JOHANNESBURG, South Africa (AP):

The head of a breakaway faction of South Africa's ruling party told thousands of cheering supporters yesterday that the African National Congress (ANC) had turned the country's post-apartheid hope into despair with corrupt, incompetent and divisive policies.

Some 4,000 delegates attended the splinter faction's first national meeting in a show of strength for the first real challenge to the ANC since South Africa's multiracial elections in 1994.

Tainted by corruption

An increasing number of South Africans facing massive unemployment and poverty feel the leaders of the ANC are tainted by corruption and do not have their interests at heart.

The as-yet-unnamed new party, which is to be launched next month, promises to highlight growing disenchantment that analysts say could undermine the ANC's huge support base.

However, given the ANC's still-overwhelming popularity, it is unlikely to stop the ruling party winning next year's general elections. The party that wins the elections chooses the president from its ranks.

"Shall we keep quiet and do nothing as we see the open betrayal of everything people saw as their hope for their future?" Former Defense Minister Mosiuoa Lekota asked to a resounding "No!" from the scores of people waving South African flags.

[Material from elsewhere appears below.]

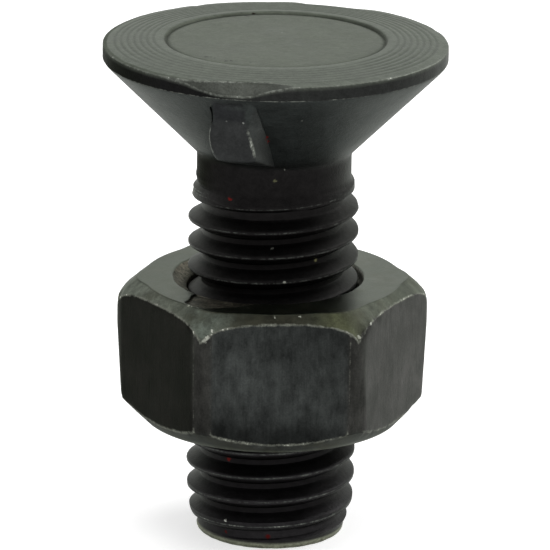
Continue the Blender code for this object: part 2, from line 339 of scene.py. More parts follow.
# Rolling folds the crest over where it isn't full, which leaves a seam that climbs away from it
seam = bump_at(off_crest - seam_rise(crest_at), 0.08)
seam *= smooth_step(23.6, 24.1, crest_at) * smooth_step(24.62, 24.2, crest_at)
radius -= 0.11 * seam
# Past the seam's end the crest runs into the neck without a step
slope = np.clip(1 - off_crest / np.interp(crest_at, [24.5, 25.1], [0.9, 0.45]), 0.0, 1.0)
joined = NECK_RADIUS + (crest_limit - NECK_RADIUS) * slope
radius += (joined - radius) * smooth_step(24.3, 24.55, crest_at) * (off_crest > 0.05)
# The end's rim is rounded, and the crests are nicked and wavy
end_share = np.clip((END_ROUND - height) / END_ROUND, 0.0, 1.0)
radius -= 0.12 * (1 - np.sqrt(1 - end_share ** 2))
radius -= 0.045 * bump_at(off_crest, 0.16) * dents(angle + height * 1.7, 22, 0.035, 9)
radius += 0.012 * bump_at(off_crest, 0.16) * waves(angle, (4, 7, 11, 19), 10)
shank[:, :2] *= (radius / before)[:, None]
move_points(thread, shank)
start_edit(thread, "SELECT")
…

"We are now faced with the reality that the hope (of the past) has turned into the despair of the present," he said.

Quit to protest

Lekota quit the government in September to protest the ouster of former President Thabo Mbeki. Mbeki was forced by the ANC to resign before the end of his second term after a judge found that he may have interfered in the prosecution of ANC president Jacob Zuma.

Zuma, who defeated Mbeki in a bitter race for the party leadership last year, is likely to be the country's next president. Most of those attending yesterday's meetings are Mbeki supporters, but the gathering does not have his support.